◆ **Exercise description**
Output a verbatim copy of the data, cut off after the line that contains "slit_depth, slit_width = 0.0026, 0.0009".

◆ **Given data**
──────────────────────────────

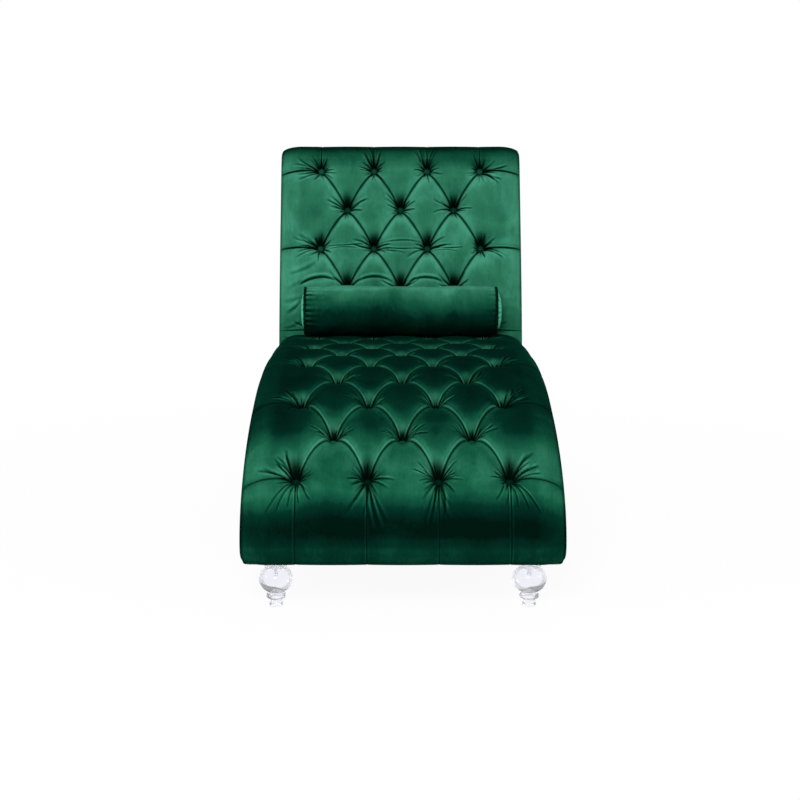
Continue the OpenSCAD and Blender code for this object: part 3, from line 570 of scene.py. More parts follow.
# %% Tufted pad
pleat_step = 0.0610
cover_edge = 0.003
deep_pit = 0.027
pocket_half = (0.0125, 0.0220)
pocket_rise = 0.009
pleat_round = 0.004
wide_pit, narrow_pit = 0.018, 0.009
ridge_height, ridge_width = 0.0016, 0.0017
slit_depth, slit_width = 0.0026, 0.0009


def tuft_relief(a, b, rows, row_step, above):
    """The shares of the full depth that a point is sunk by pleats and by the pit of a button.
    Pleats: 1 - 0.55*|sin u sin v|^0.6 - 0.45*(1 - exp(-near/4 mm)); pits: two bell curves. Then
    near, the distance to the next pleat; upper, the same with a minus on the pleat's lower side;
    up and across, steps past both sets of pleats; past_a, steps beyond the outer buttons."""
    inner_a = np.clip(a, -outer_a, outer_a)
    inner_b = np.clip(b, 0, rows - 1)
    # A parabola rounds the corner of that limit at the first row.
    inner_b = np.where((np.abs(b) < 0.12) & (np.abs(a) < outer_a), (b + 0.12) ** 2 / 0.48, inner_b)
    past_a = np.abs(a) - np.abs(inner_a)
    past_b = np.abs(b - inner_b)
    up = to_odd(inner_a + inner_b)
    across = to_odd(inner_b - inner_a)
    step = (pleat_step + (half_pitch - pleat_step) * np.clip(past_b / 0.3, 0, 1)
            + (row_step - pleat_step) * np.clip(past_a / 0.3, 0, 1))
    # A corner lies beyond the outer buttons and beyond the first or last row as well.
    corner = (past_a > 0) & (past_b > 0)
    near = np.where(corner, np.minimum(past_a * half_pitch, past_b * row_step),
                    np.minimum(np.abs(up), np.abs(across)) * step)
    swell = np.where(corner, np.sin(math.pi / 2 * np.clip(past_a, 0, 1))
                     * np.sin(math.pi / 2 * np.clip(past_b, 0, 1)),
                     np.abs(np.sin(math.pi / 2 * up) * np.sin(math.pi / 2 * across))) ** 0.6
    pleats = 1 - 0.55 * swell - 0.45 * (1 - np.exp(-near / pleat_round))
    gap = np.full(a.shape, 9.0)
    for i in (-1, 0, 1):
        for k in (-1, 0, 1):
            near_a = np.round(inner_a) + i
            near_b = np.round(inner_b) + k
            is_button = ((np.mod(near_a + near_b, 2) == 1) & (np.abs(near_a) <= outer_a)
                         & (near_b >= 0) & (near_b <= rows - 1))
            along = (b - near_b) * row_step * above
            along = np.where(along > 0, along * 0.72, along)
            far = np.hypot((a - near_a) * half_pitch, along)
            gap = np.where(is_button, np.minimum(gap, far), gap)
    pits = (0.55 * np.exp(-(gap / wide_pit) ** 2 / 2)
            + 0.45 * np.exp(-(gap / narrow_pit) ** 2 / 2))
    side = np.where(np.abs(up) < np.abs(across), up, across)
    side = np.where(past_a > 0, to_odd(inner_b + outer_a), side) * above
    beyond = corner & (past_b * row_step < past_a * half_pitch)
    upper = np.where(beyond, -above, np.where(corner | (side == 0), 1, np.sign(side))) * near
    return pleats, pits, near, upper, up, across, past_a


def split_along_pleats(rows_n, cols_n, up, across):
    """Two triangles a quad, cut along whichever diagonal lies nearer to a pleat."""
    quads = grid_corners(rows_n, cols_n)
    up_mid = np.abs(up.ravel()[quads]).mean(1)
    across_mid = np.abs(across.ravel()[quads]).mean(1)
    rising = (across_mid < up_mid)[:, None]
    return np.concatenate([np.where(rising, quads[:, [0, 1, 2]], quads[:, [0, 1, 3]]),
                           np.where(rising, quads[:, [0, 2, 3]], quads[:, [1, 2, 3]])])


def tufted_pad(name, line, x, s, height, triangles, under):
    """The fabric at line(s) + normal*height, closed below by long faces at a small depth."""
    rows_n, cols_n = x.shape
    top = lifted(line, x, s, height)
    low = lifted(line, x[:, [0, -1]], s[:, [0, -1]], -under)
    points = np.concatenate([top.reshape(-1, 3), low.reshape(-1, 3)])
    base = rows_n * cols_n
    i = np.arange(rows_n - 1)
    left_top, right_top = i * cols_n, i * cols_n + cols_n - 1
    left_low, right_low = base + 2 * i, base + 2 * i + 1
    left = np.stack([left_top, left_top + cols_n, left_low + 2, left_low], 1)
    right = np.stack([right_low, right_low + 2, right_top + cols_n, right_top], 1)
    below = np.stack([left_low, left_low + 2, right_low + 2, right_low], 1)
    front = np.concatenate([np.arange(cols_n - 1, -1, -1), [base, base + 1]])[None]
    last = (rows_n - 1) * cols_n
    back = np.concatenate([np.arange(last, last + cols_n),
                           [base + 2 * rows_n - 1, base + 2 * rows_n - 2]])[None]
    return new_mesh(name, points, [triangles, left, right, below, front, back])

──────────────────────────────

◆ **In response**
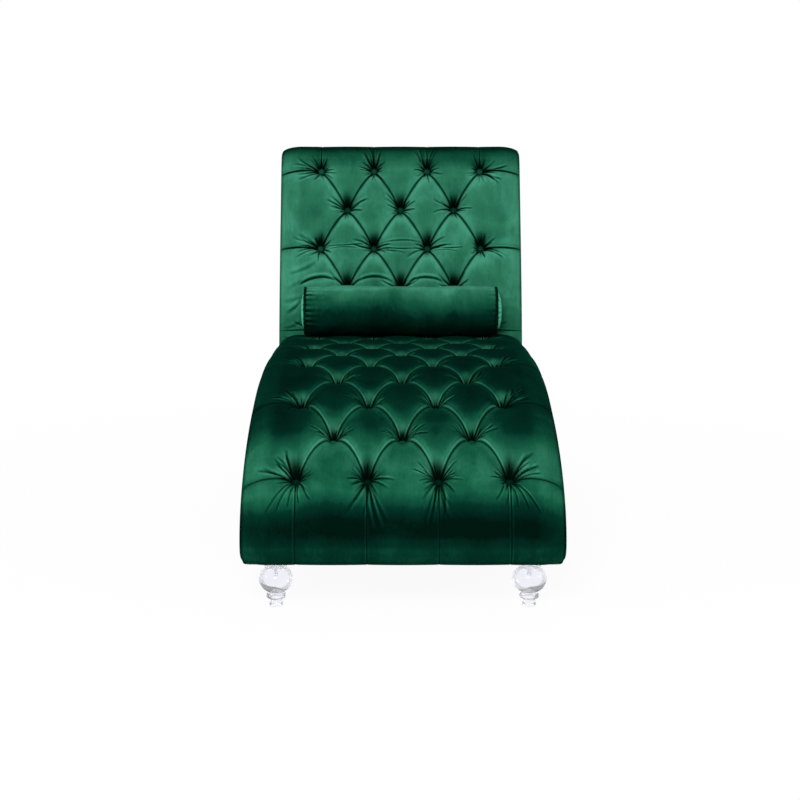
Continue the OpenSCAD and Blender code for this object: part 3, from line 570 of scene.py. More parts follow.
# %% Tufted pad
pleat_step = 0.0610
cover_edge = 0.003
deep_pit = 0.027
pocket_half = (0.0125, 0.0220)
pocket_rise = 0.009
pleat_round = 0.004
wide_pit, narrow_pit = 0.018, 0.009
ridge_height, ridge_width = 0.0016, 0.0017
slit_depth, slit_width = 0.0026, 0.0009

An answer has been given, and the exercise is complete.